### STATED PROBLEM
Extract, word for word, every line from the one containing "body_hole = ferrule(BODY)" through the one containing "bpy.context.scene.collection.objects.link(empty)", with both end lines kept.

### SOURCE MATERIAL

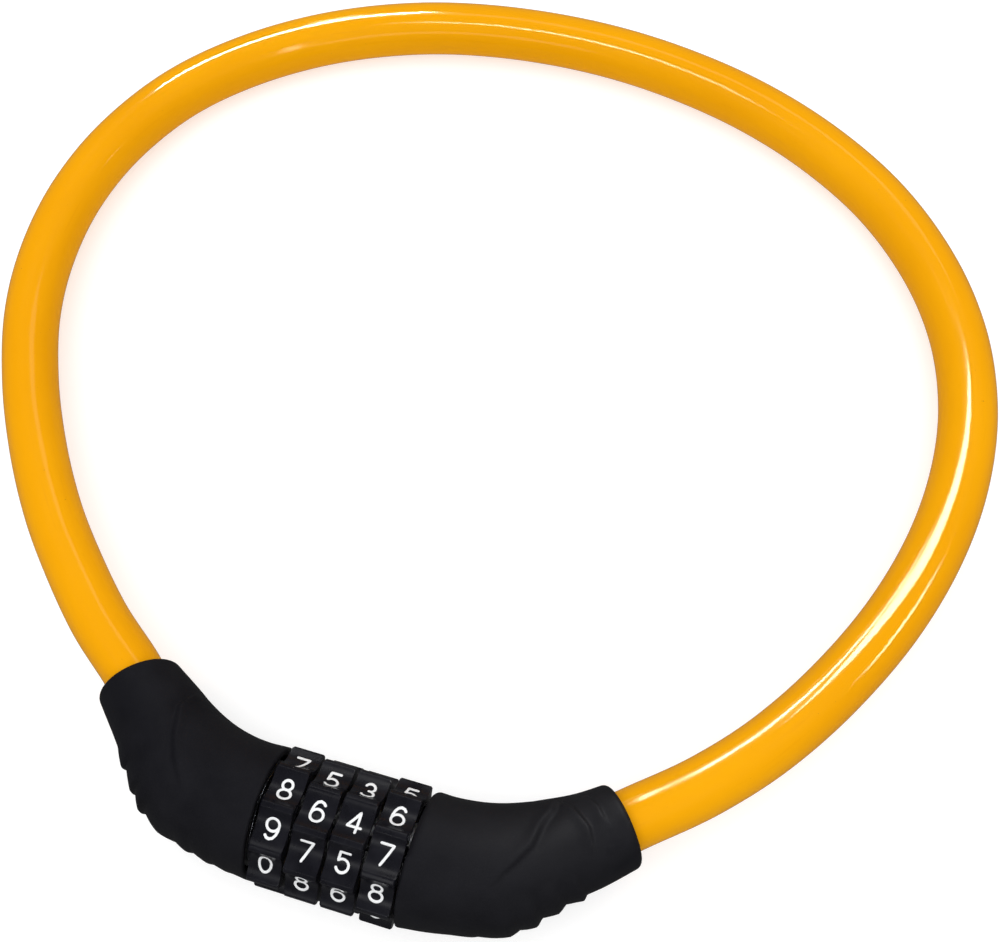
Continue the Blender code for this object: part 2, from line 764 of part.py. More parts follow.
def cable():
    """Jacket and strand, in world directions, about the wheels' middle on the table."""
    ends = []
    for elbow in (BODY, PLUG):
        inside, outside = elbow.length - STRAIGHT_INSIDE, elbow.length + STRAIGHT_OUTSIDE
        stops = [elbow.grip - STRAND_TAIL, elbow.grip, inside, outside]
        ends.append([cable_end(elbow, stop) for stop in stops])
    body_end, plug_end = ends
    free = [Vector(point) * MM for point in CABLE_ROUTE]
    points = smooth_route(body_end[1:] + free + plug_end[:0:-1], CABLE_POINTS)
    jacket = tube("cable_jacket", points, [JACKET_R] * len(points), 10, JACKET_PVC)
    first = points[0] * 2 - points[1]
    last = points[-1] * 2 - points[-2]
    through = [first] + points + [last]
    bore = tube("jacket_bore", through, [JACKET_BORE_R] * len(through), 8, None)
    cut(jacket, bore)
    inner = [body_end[0]] + points + [plug_end[0]]
    strand = tube("cable_core", inner, [STRAND_R] * len(inner), 8, STRAND_STEEL)
    for obj in (jacket, bore, strand):
        obj.location = (-HEAD_CENTRE_X, -HEAD_CENTRE_Y, 0)
    smooth(jacket.data, CABLE_SHARP)
    smooth(strand.data, CABLE_SHARP)
    return strand


def build():
    for index in range(WHEELS):
        number_wheel(index)
        clutch_ring(index)
        detent(index)
    barrel()
    thrust_parts()
    retaining_ring()
    reset_collar()
    locking_pin()
    plug_washer()
    cross_pin("barrel_cross_pin", BARREL_PIN_ALONG)
    cross_pin("lock_pin_cross_pin", LOCK_PIN_ALONG)

    cover(BODY, BODY_EDGE)
    cover(PLUG, PLUG_EDGE)
    barrel_seat = rod("barrel_seat", BARREL_R + GAP, BARREL_REAR - GAP, -SEAT_START, None, 28)
    barrel_hole = cross_hole("barrel_pin_seat", BARREL_PIN_ALONG, CROSS_SEAT_HALF)
    core(BODY, BODY_CORE_FACE, [place(barrel_seat), barrel_hole] + cable_seat(BODY))
    pin_seat = rod("lock_pin_seat", PIN_R + GAP, SEAT_START, PIN_REAR + GAP, None, 20)
    head_seat = rod("lock_pin_head_seat", PIN_HEAD_R + GAP, SEAT_START, PIN_HEAD_HIGH + GAP, None, 20)
    pin_hole = cross_hole("lock_pin_pin_seat", LOCK_PIN_ALONG, CROSS_SEAT_HALF)
    core(PLUG, PLUG_CORE_FACE, [place(pin_seat), place(head_seat), pin_hole] + cable_seat(PLUG))

    body_hole = ferrule(BODY)
    plug_hole = ferrule(PLUG)
    strand = cable()
    cut(strand, body_hole)
    cut(strand, plug_hole)


build()
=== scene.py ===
"""Looks of the combination cable lock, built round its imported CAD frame.

World +X runs along the number wheels' axis from the lock's body to its plug, +Y points from the lock head
into the cable's loop, and +Z is up. The lock lies on the floor at Z 0. Lengths in the tables are millimetres.
"""

from math import cos, exp, pi, radians, sin, sqrt

import bmesh
import bpy
from mathutils import Matrix, Vector


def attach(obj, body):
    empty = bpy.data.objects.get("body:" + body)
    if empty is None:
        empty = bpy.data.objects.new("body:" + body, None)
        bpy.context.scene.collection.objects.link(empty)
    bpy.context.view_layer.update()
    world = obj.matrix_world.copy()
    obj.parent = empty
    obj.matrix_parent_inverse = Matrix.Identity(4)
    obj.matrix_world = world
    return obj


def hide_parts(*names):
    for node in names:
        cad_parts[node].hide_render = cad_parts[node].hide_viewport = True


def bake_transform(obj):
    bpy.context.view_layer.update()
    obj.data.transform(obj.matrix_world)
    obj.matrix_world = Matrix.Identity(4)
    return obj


MM = 0.001

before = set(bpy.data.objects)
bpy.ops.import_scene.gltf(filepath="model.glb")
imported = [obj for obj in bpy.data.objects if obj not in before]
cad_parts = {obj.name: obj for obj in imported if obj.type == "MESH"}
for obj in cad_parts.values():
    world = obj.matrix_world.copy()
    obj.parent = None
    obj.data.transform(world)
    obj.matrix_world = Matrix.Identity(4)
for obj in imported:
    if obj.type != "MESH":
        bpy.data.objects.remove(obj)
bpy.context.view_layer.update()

# ---- sizes shared with the CAD part ----

WHEELS_MIDDLE = Vector((-0.55, -4.5, 13.9)) * MM  # on the axis, halfway along the four wheels
WHEELS = 4
POSITIONS = 10
WHEEL_PITCH = 7.3
WHEEL_WIDTH = 6.5
RIDGE_R = 13.8
FLUTE_R = 11.9
RIDGE_WIDTH = 1.2
RIM_CHAMFER = 0.25
WHEEL_BORE_R = 10.0
KEYWAY_DEPTH = 0.8
KEYWAY_WIDTH = 1.9
WHEEL_TURNS = (12.0, 22.5, 22.0, 5.0)  # degrees from the top, away from the loop, to a first flute

BODY_FACE = 15.0
PLUG_FACE = 14.9
ELBOW_LEAD = 2.5
ELBOW_R = 36.0
BODY_TURN = radians(43.5)
PLUG_TURN = radians(39.7)
BODY_TAIL = 10.6
PLUG_TAIL = 14.4
SHOULDER_R = 13.2
SHOULDER_LENGTH = 7.0
MOUTH_R = 8.4
COVER_WALL = 1.8
COVER_TALLNESS = 1.075
MOUTH_GRIP = 9.2  # how far the jacket goes into a mouth
MOUTH_LEAN = 0.13
MOUTH_LEAN_OVER = 14.0  # the stretch before a mouth over which its sections come to lean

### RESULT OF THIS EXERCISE
    body_hole = ferrule(BODY)
    plug_hole = ferrule(PLUG)
    strand = cable()
    cut(strand, body_hole)
    cut(strand, plug_hole)


build()
=== scene.py ===
"""Looks of the combination cable lock, built round its imported CAD frame.

World +X runs along the number wheels' axis from the lock's body to its plug, +Y points from the lock head
into the cable's loop, and +Z is up. The lock lies on the floor at Z 0. Lengths in the tables are millimetres.
"""

from math import cos, exp, pi, radians, sin, sqrt

import bmesh
import bpy
from mathutils import Matrix, Vector


def attach(obj, body):
    empty = bpy.data.objects.get("body:" + body)
    if empty is None:
        empty = bpy.data.objects.new("body:" + body, None)
        bpy.context.scene.collection.objects.link(empty)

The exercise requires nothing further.